The World’s Fair firmly established the brand as a pantry fixture, and images (and a detailed backstory) of Aunt Jemima continued to make the brand popular. Green — and then Anna Harrington, following Green’s death — continued to portray Aunt Jemima through the years. Advertisements and a radio show reinforced the brand’s imagery. There was even an Aunt Jemima restaurant at Disneyland, where actress Aylene Lewis portrayed Aunt Jemima.

As the decades went by, the Aunt Jemima character became less politically correct, and her appearance and image were toned down. Soon, there were no actors playing Aunt Jemima, and the Disneyland restaurant closed. On packaging, the kerchief of a house slave was taken away, and in 1989, Aunt Jemima took on more of the look of a Black housewife.

Lawsuits, protests and petitions about the Aunt Jemima name and imagery have been launched for years, though none has resulted in any change.

In 2014, two of Harrington’s heirs sued PepsiCo — which has been owner of the brand since 2001 — and others that made Aunt Jemima products at the time for $2 billion, saying the women who portrayed Aunt Jemima were not fairly compensated for their contributions to the brand. While the lawsuit’s filing changed some opinions about the brand, it was ultimately thrown out because the people who brought it could not prove a close connection to the family.

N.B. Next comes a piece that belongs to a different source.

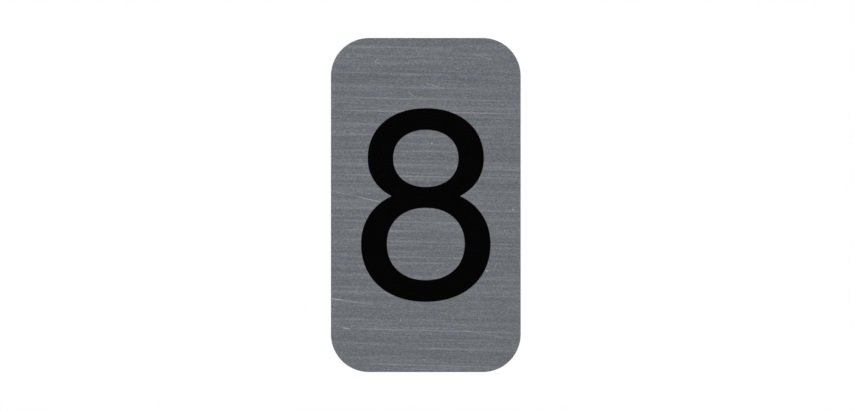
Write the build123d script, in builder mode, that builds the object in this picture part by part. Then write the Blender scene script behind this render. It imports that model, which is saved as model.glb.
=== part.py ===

In 2017, Black lifestyle guru B. Smith’s husband Dan Gasby started a petition to remove Aunt Jemima from the packages and replace her with B. Smith.

But at this moment, when companies are making new commitments to start addressing racism both within their corporate offices and in the wider world, a social media movement quickly accomplished what others could not. Considering PepsiCo CEO Ramon Laguarta published an essay in Fortune about how important Black lives were to both him personally and his company’s mission as Aunt Jemima was trending in social media, it would have looked bad for the company not to practice what it preaches.

As Aunt Jemima exits, it will be interesting to see what happens to other minorities on food brands, like Uncle Ben and Rastus, the Black chef on Cream of Wheat packages. While Uncle Ben’s name and brand imagery is said to honor a Texas rice farmer and a well-known Chicago chef and waiter, according to the brand website, Rastus has been criticized for being another depiction of the good old South. Mars, which owns the Uncle Ben’s brand, told Reuters on Wednesday the company was “evaluating all possibilities” for its future brand identity.

What is apparent is that consumers are paying close attention to whose faces are on the products they are buying. Changing mascots and packaging depictions considered racist has long been a challenge to food companies, but now may be the time to do it as racial issues are at the forefront of national conversation. A complete rebrand of Aunt Jemima is probably the biggest undertaking in the food business, with the name having more than 130 years of brand recognition.